事实总是不尽人意,脑子倒是冷静了。心里像蛰了一圈苍耳,甩不脱的酸和痒一点点泛上来。
他想这人是不是纸糊的,谁到照顾到了就是不会照顾他自己。
除了身体不好,陈文港简直是个完美情人,温柔纯良,与世无争,而且无条件地信任他。长相还是人品都没办法挑剔,霍念生到底动了一颗凡心,是他自己也不能不认的。
甚至有点不知道拿他怎么办好了。
他在这里支着脑袋看陈文港的睡脸,突然三叔打来电话。
“那个关士彰,是你爷爷多年老友了,你去的时候他怎么说?”
霍念生去走廊上接:“这次我只见到了他儿子。关士彰去年过年就去世了。”
霍三叔沉默了一下:“哦,这我还不知道呢。年纪大了,都是不知道什么时候就来的事。不过他也九十多了吧,也算福寿双全了那他手里的股份呢?全都给儿子继承了?”
霍念生淡淡笑笑:“不过他的宝贝儿子不怎么守得住财,愿意把股份都套现,不超过5%,不用挂牌。您要是想买,可以另外找人去接触一下。不然我想二叔可能也会心动的。”
他听见他三叔叹了口气:“看你爷爷能不能撑到那个时候吧。”
挂了电话霍念生在外面站了片刻,掏出烟盒,倒出支烟。
护士推着小车从他身边经过:“先生,医院不能”
他把烟叼在嘴里:“放心吧,没有火。”
这段时间霍念生对医院的这种消毒水味已经熟悉得不能再熟悉。
霍恺山垂垂老矣的皮囊,病房里各种精密的医疗设备,比这些设备更复杂的交换不停的眼神,无不构成一些关于临终的意向符号。病人得到精心的护理,但病房里依然有一股散不去的衰败和老迈的味道,和消毒水味混在一起,霍念生每次探视他时都会嗅到这个味道。
导航通知前方有路障,他掉了个头,转去卢晨龙家。
结果来得正是时候,卢家十分需要江湖救急。
卢晨龙他们家院子地势低洼,积水倒灌,水线再往上漫,眼看就要淹到屋里来。陈文港赶到的时候,卢晨龙正穿着雨衣,拿脸盆一下一下往门外泼,门口垒着一排防洪沙袋。

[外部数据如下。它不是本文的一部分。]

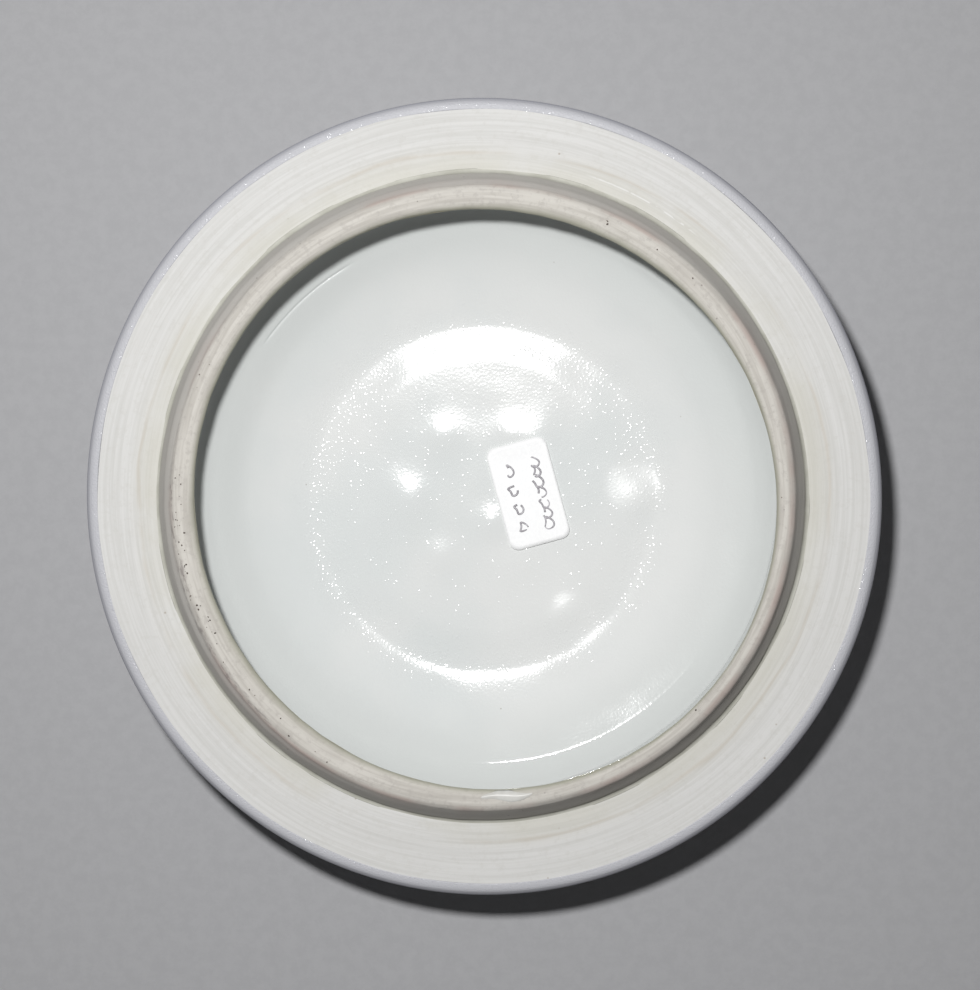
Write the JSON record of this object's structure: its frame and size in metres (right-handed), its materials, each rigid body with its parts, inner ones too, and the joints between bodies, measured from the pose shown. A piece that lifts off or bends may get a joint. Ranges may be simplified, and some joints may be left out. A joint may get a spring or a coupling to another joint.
{
  "type": "jar cover",
  "caption": "Shallow round porcelain jar cover, underside up: flat unglazed seat, raised locating collar, glazed hollow with a small paper label, low button knob.",
  "frame": {"origin": "middle of the knob's flat top, which the cover stands on", "axes": "+Z along the axis of revolution, from the knob towards the collar, so the underside faces up; +Y is the upper side of the view from above"},
  "size_m": [0.168, 0.168, 0.0297],
  "materials": {
    "bisque_porcelain": "unglazed, matt, faint turning lines and brown stains",
    "luting_slip": "unglazed, matt, slightly darker",
    "inside_glaze": "glossy pale grey-green with fine orange peel",
    "outside_glaze": "glossy bluish white",
    "grit": "dark burnt grains",
    "label_paper": "smooth white paper with grey pen marks",
    "label_glue": "thin translucent glue"
  },
  "bodies": {
    "root": {"cover_body": "bisque_porcelain", "locating_collar": "bisque_porcelain", "collar_luting_slip": "luting_slip", "knob": "bisque_porcelain", "knob_luting_slip": "luting_slip", "inner_glaze": "inside_glaze", "outer_glaze": "outside_glaze", "knob_glaze": "outside_glaze", "glaze_drip": "inside_glaze", "kiln_grit": "grit", "label_paper": "label_paper", "label_adhesive": "label_glue"}
  },
  "joints": []
}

四周邻里不只他一家遭了这个殃,都在泼水。多少年没经历过这么高的水位线了。
陈文港分到了一只铁桶。
总算两人勉强拯救了局面,把院里的水舀出去大半。回到屋里,穿着雨衣,外面是湿的,脱了雨衣,里面比外面还湿,完全已经泡透了,地上湿淋淋两摊水渍。